| The task |
Write out the whole listing, matching it exactly.
--- START OF Source data ---
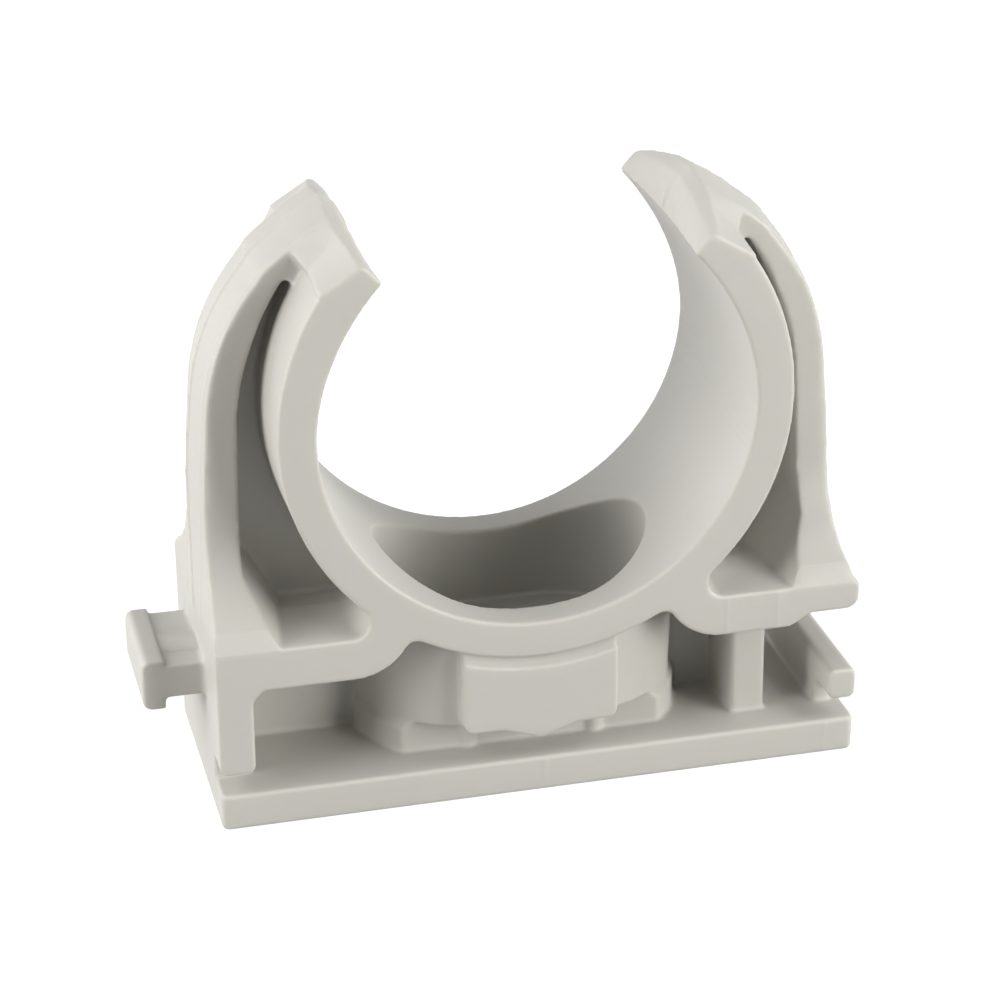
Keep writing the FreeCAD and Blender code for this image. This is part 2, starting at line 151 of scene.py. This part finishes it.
class ClipShape(bpy.types.PropertyGroup):
    """How the moulded body is softened."""

    grain: bpy.props.FloatProperty(
        name="Grain", description="Side of the small cells that the body is rebuilt from",
        default=0.12 * MM, unit="LENGTH", precision=5,
    )
    softening: bpy.props.IntProperty(
        name="Softening", description="Passes that round the edges, each by part of a cell",
        default=9, min=0,
    )
    evening: bpy.props.IntProperty(
        name="Evening", description="Further passes on the stretches between the edges",
        default=60, min=0,
    )
    edge_bend: bpy.props.FloatProperty(
        name="Edge bend", description="Bend from cell to cell from which a stretch counts as an edge",
        default=math.radians(5), subtype="ANGLE",
    )
    keep: bpy.props.FloatProperty(
        name="Keep", description="Share of the faces that is kept when flat stretches are thinned",
        default=0.19, min=0.01, max=1.0,
    )
    bore_radius: bpy.props.FloatProperty(
        name="Bore radius", description="Radius of the ring's inside", default=12.5 * MM, unit="LENGTH",
    )
    ring_wall: bpy.props.FloatProperty(
        name="Ring wall", description="Thickness of the ring", default=2.15 * MM, unit="LENGTH",
    )
    round_reach: bpy.props.FloatProperty(
        name="Round reach", description="How near a point lies to a true round before it is put on it",
        default=0.1 * MM, unit="LENGTH", precision=5,
    )
    arm_crown: bpy.props.FloatProperty(
        name="Arm crown", description="How far the arms swell outward half way up", default=0.28 * MM,
        unit="LENGTH", precision=5,
    )
    tip_reach: bpy.props.FloatProperty(
        name="Tip reach", description="How far the ring leans into the mouth at its front and back",
        default=0.33 * MM, unit="LENGTH", precision=5,
    )
    tip_slant: bpy.props.FloatProperty(
        name="Tip slant", description="How far the tips' crests lean away from the mouth",
        default=0.3 * MM, unit="LENGTH", precision=5,
    )
    tip_rise: bpy.props.FloatProperty(
        name="Tip rise", description="How far the tips rise toward the back", default=0.12 * MM,
        unit="LENGTH", precision=5,
    )
    seam_height: bpy.props.FloatProperty(
        name="Seam height", description="Height of the parting seam round the arms and over the tips",
        default=0.12 * MM, unit="LENGTH", precision=5,
    )
    line_height: bpy.props.FloatProperty(
        name="Line height", description="Height of the finer lines left by the mould's inserts",
        default=0.04 * MM, unit="LENGTH", precision=5,
    )
    line_width: bpy.props.FloatProperty(
        name="Line width", description="Half the width of the seam and of the finer lines",
        default=0.15 * MM, unit="LENGTH", precision=5,
    )
    neck_step: bpy.props.FloatProperty(
        name="Neck step", description="Height of the middle band on the lug's neck", default=0.14 * MM,
        unit="LENGTH", precision=5,
    )


class ClipPlastic(bpy.types.PropertyGroup):
    """The plastic's colour and surface."""

    colour: bpy.props.FloatVectorProperty(
        name="Colour", description="Colour of the plastic", subtype="COLOR", size=4,
        default=(0.50, 0.492, 0.462, 1.0), min=0.0, max=1.0,
    )
    glow_colour: bpy.props.FloatVectorProperty(
        name="Depth tint", description="How far red, green and blue light travel inside the plastic",
        subtype="COLOR", size=3, default=(1.0, 0.8, 0.5), min=0.0, max=1.0,
    )
    glow_depth: bpy.props.FloatProperty(
        name="Depth", description="How far light travels inside the plastic", default=0.7 * MM,
        unit="LENGTH",
    )
    glow_share: bpy.props.FloatProperty(
        name="Depth share", description="Share of the light that goes through the plastic",
        default=0.3, min=0.0, max=1.0,
    )
    roughness: bpy.props.FloatProperty(
        name="Roughness", description="Mean roughness of the surface", default=0.5, min=0.0, max=1.0,
    )
    grain_size: bpy.props.FloatProperty(
        name="Grain size", description="Size of the fine grain left by the mould", default=0.25 * MM,
        unit="LENGTH", precision=5,
    )
    grain_height: bpy.props.FloatProperty(
        name="Grain height", description="Height of the fine grain", default=0.004 * MM, unit="LENGTH",
        precision=6,
    )
    wave_size: bpy.props.FloatProperty(
        name="Wave size", description="Size of the shallow waves left by shrinking", default=5 * MM,
        unit="LENGTH",
    )
    wave_height: bpy.props.FloatProperty(
        name="Wave height", description="Height of the shallow waves", default=0.02 * MM,
        unit="LENGTH", precision=5,
    )


class ClipStudio(bpy.types.PropertyGroup):
    """Camera, lamps and floor."""

    camera_place: bpy.props.FloatVectorProperty(
        name="Camera place", description="Where the camera stands", subtype="TRANSLATION", size=3,
        default=(-39.076 * MM, -156.085 * MM, 88.814 * MM),
    )
    camera_turn: bpy.props.FloatVectorProperty(
        name="Camera turn", description="Turn to the right, tilt down and roll of the camera",
        subtype="EULER", size=3, default=(0.24156, 0.42947, 0.00801),
    )
    lens: bpy.props.FloatProperty(
        name="Lens", description="Focal length in millimetres", default=109.72,
    )
    sensor: bpy.props.FloatProperty(
        name="Sensor", description="Width of the sensor in millimetres", default=36.0,
    )
    shift: bpy.props.FloatProperty(
        name="Shift", description="Sideways shift of the picture, as a share of its width",
        default=0.0015,
    )
    ambient: bpy.props.FloatProperty(
        name="Ambient", description="Light from all around", default=0.03, min=0.0,
    )
    lamp_size: bpy.props.FloatProperty(
        name="Lamp size", description="Side of each square lamp", default=0.25, unit="LENGTH",
    )
    lamp_distance: bpy.props.FloatProperty(
        name="Lamp distance", description="From the clip to each lamp", default=0.45, unit="LENGTH",
    )
    floor_size: bpy.props.FloatProperty(
        name="Floor size", description="Side of the square floor", default=4.0, unit="LENGTH",
    )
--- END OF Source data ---
| Response to the exercise |
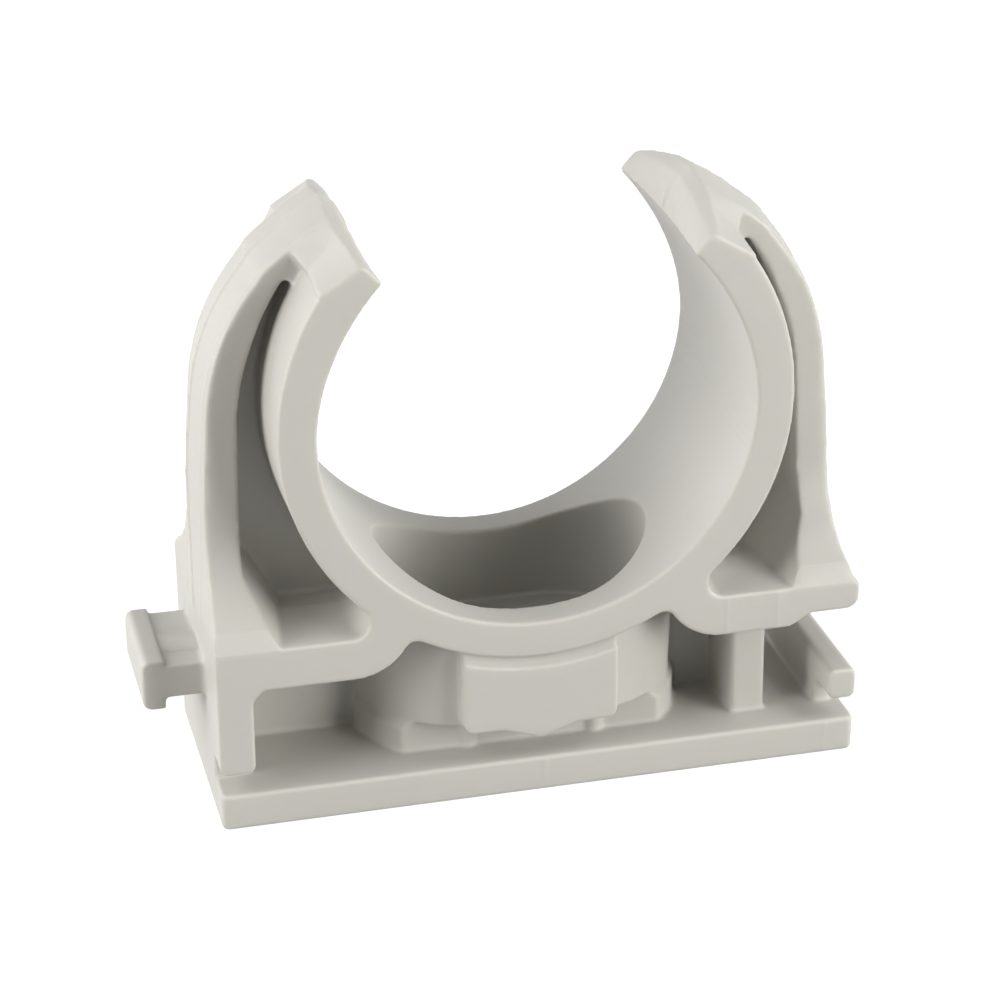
Keep writing the FreeCAD and Blender code for this image. This is part 2, starting at line 151 of scene.py. This part finishes it.
class ClipShape(bpy.types.PropertyGroup):
    """How the moulded body is softened."""

    grain: bpy.props.FloatProperty(
        name="Grain", description="Side of the small cells that the body is rebuilt from",
        default=0.12 * MM, unit="LENGTH", precision=5,
    )
    softening: bpy.props.IntProperty(
        name="Softening", description="Passes that round the edges, each by part of a cell",
        default=9, min=0,
    )
    evening: bpy.props.IntProperty(
        name="Evening", description="Further passes on the stretches between the edges",
        default=60, min=0,
    )
    edge_bend: bpy.props.FloatProperty(
        name="Edge bend", description="Bend from cell to cell from which a stretch counts as an edge",
        default=math.radians(5), subtype="ANGLE",
    )
    keep: bpy.props.FloatProperty(
        name="Keep", description="Share of the faces that is kept when flat stretches are thinned",
        default=0.19, min=0.01, max=1.0,
    )
    bore_radius: bpy.props.FloatProperty(
        name="Bore radius", description="Radius of the ring's inside", default=12.5 * MM, unit="LENGTH",
    )
    ring_wall: bpy.props.FloatProperty(
        name="Ring wall", description="Thickness of the ring", default=2.15 * MM, unit="LENGTH",
    )
    round_reach: bpy.props.FloatProperty(
        name="Round reach", description="How near a point lies to a true round before it is put on it",
        default=0.1 * MM, unit="LENGTH", precision=5,
    )
    arm_crown: bpy.props.FloatProperty(
        name="Arm crown", description="How far the arms swell outward half way up", default=0.28 * MM,
        unit="LENGTH", precision=5,
    )
    tip_reach: bpy.props.FloatProperty(
        name="Tip reach", description="How far the ring leans into the mouth at its front and back",
        default=0.33 * MM, unit="LENGTH", precision=5,
    )
    tip_slant: bpy.props.FloatProperty(
        name="Tip slant", description="How far the tips' crests lean away from the mouth",
        default=0.3 * MM, unit="LENGTH", precision=5,
    )
    tip_rise: bpy.props.FloatProperty(
        name="Tip rise", description="How far the tips rise toward the back", default=0.12 * MM,
        unit="LENGTH", precision=5,
    )
    seam_height: bpy.props.FloatProperty(
        name="Seam height", description="Height of the parting seam round the arms and over the tips",
        default=0.12 * MM, unit="LENGTH", precision=5,
    )
    line_height: bpy.props.FloatProperty(
        name="Line height", description="Height of the finer lines left by the mould's inserts",
        default=0.04 * MM, unit="LENGTH", precision=5,
    )
    line_width: bpy.props.FloatProperty(
        name="Line width", description="Half the width of the seam and of the finer lines",
        default=0.15 * MM, unit="LENGTH", precision=5,
    )
    neck_step: bpy.props.FloatProperty(
        name="Neck step", description="Height of the middle band on the lug's neck", default=0.14 * MM,
        unit="LENGTH", precision=5,
    )


class ClipPlastic(bpy.types.PropertyGroup):
    """The plastic's colour and surface."""

    colour: bpy.props.FloatVectorProperty(
        name="Colour", description="Colour of the plastic", subtype="COLOR", size=4,
        default=(0.50, 0.492, 0.462, 1.0), min=0.0, max=1.0,
    )
    glow_colour: bpy.props.FloatVectorProperty(
        name="Depth tint", description="How far red, green and blue light travel inside the plastic",
        subtype="COLOR", size=3, default=(1.0, 0.8, 0.5), min=0.0, max=1.0,
    )
    glow_depth: bpy.props.FloatProperty(
        name="Depth", description="How far light travels inside the plastic", default=0.7 * MM,
        unit="LENGTH",
    )
    glow_share: bpy.props.FloatProperty(
        name="Depth share", description="Share of the light that goes through the plastic",
        default=0.3, min=0.0, max=1.0,
    )
    roughness: bpy.props.FloatProperty(
        name="Roughness", description="Mean roughness of the surface", default=0.5, min=0.0, max=1.0,
    )
    grain_size: bpy.props.FloatProperty(
        name="Grain size", description="Size of the fine grain left by the mould", default=0.25 * MM,
        unit="LENGTH", precision=5,
    )
    grain_height: bpy.props.FloatProperty(
        name="Grain height", description="Height of the fine grain", default=0.004 * MM, unit="LENGTH",
        precision=6,
    )
    wave_size: bpy.props.FloatProperty(
        name="Wave size", description="Size of the shallow waves left by shrinking", default=5 * MM,
        unit="LENGTH",
    )
    wave_height: bpy.props.FloatProperty(
        name="Wave height", description="Height of the shallow waves", default=0.02 * MM,
        unit="LENGTH", precision=5,
    )


class ClipStudio(bpy.types.PropertyGroup):
    """Camera, lamps and floor."""

    camera_place: bpy.props.FloatVectorProperty(
        name="Camera place", description="Where the camera stands", subtype="TRANSLATION", size=3,
        default=(-39.076 * MM, -156.085 * MM, 88.814 * MM),
    )
    camera_turn: bpy.props.FloatVectorProperty(
        name="Camera turn", description="Turn to the right, tilt down and roll of the camera",
        subtype="EULER", size=3, default=(0.24156, 0.42947, 0.00801),
    )
    lens: bpy.props.FloatProperty(
        name="Lens", description="Focal length in millimetres", default=109.72,
    )
    sensor: bpy.props.FloatProperty(
        name="Sensor", description="Width of the sensor in millimetres", default=36.0,
    )
    shift: bpy.props.FloatProperty(
        name="Shift", description="Sideways shift of the picture, as a share of its width",
        default=0.0015,
    )
    ambient: bpy.props.FloatProperty(
        name="Ambient", description="Light from all around", default=0.03, min=0.0,
    )
    lamp_size: bpy.props.FloatProperty(
        name="Lamp size", description="Side of each square lamp", default=0.25, unit="LENGTH",
    )
    lamp_distance: bpy.props.FloatProperty(
        name="Lamp distance", description="From the clip to each lamp", default=0.45, unit="LENGTH",
    )
    floor_size: bpy.props.FloatProperty(
        name="Floor size", description="Side of the square floor", default=4.0, unit="LENGTH",
    )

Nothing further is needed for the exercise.